Almost 500 people have been detained in Egypt in the past few days after protests against alleged government corruption, human rights activists say.

Demonstrations were reported in Cairo, Alexandria and several other cities on Friday night, and in the port city of Suez on Saturday evening.

The authorities have not yet released an official number of arrests.

Under President Abdel Fattah al-Sisi, there has been a wide-ranging crackdown on dissent, and protests are very rare.

Public gatherings of more than 10 people without government approval have been banned since 2013, when Mr Sisi led the military's overthrow of Egypt's first democratically elected leader, Mohammed Morsi.

At least 60,000 people - most of them members of Morsi's now-outlawed Islamist movement, the Muslim Brotherhood - are reported to have been detained in the past six years; hundreds have been handed preliminary death sentences by courts, and activist say hundreds more have gone missing in apparent forced disappearances.

On Friday night, hundreds of young people took to the streets in the centre of the capital, Cairo - including near Tahrir Square, the focus of the popular uprising that forced President Hosni Mubarak to resign in 2011 - as well as Alexandria, Damietta and Mahalla al-Kubra, according to witnesses and social media.
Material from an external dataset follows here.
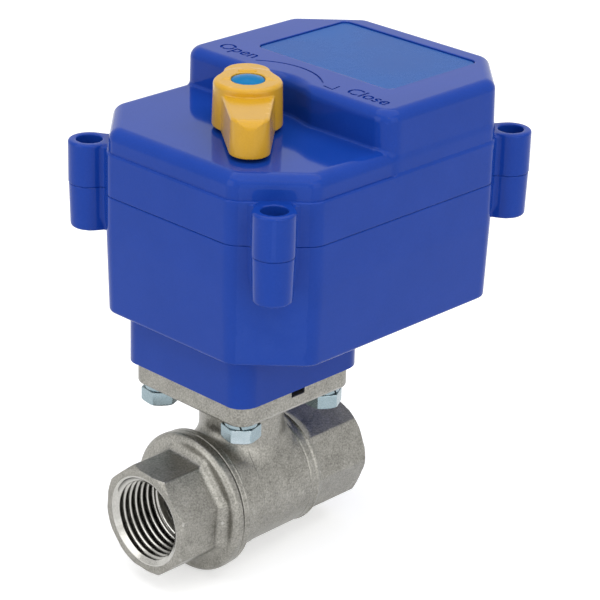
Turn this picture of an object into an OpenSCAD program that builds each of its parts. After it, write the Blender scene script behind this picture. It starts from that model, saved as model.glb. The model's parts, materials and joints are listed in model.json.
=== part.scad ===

On Monday, local human rights groups said they had been receiving telephone calls from people looking for relatives who had gone missing after the protests.

One lawyer told the BBC almost 500 people were believed to have been arrested, and that they expected the number to rise in the coming days.

The Egyptian Centre for Economic and Social Rights, a non-governmental organisation, said the number of reported arrests had reached 516.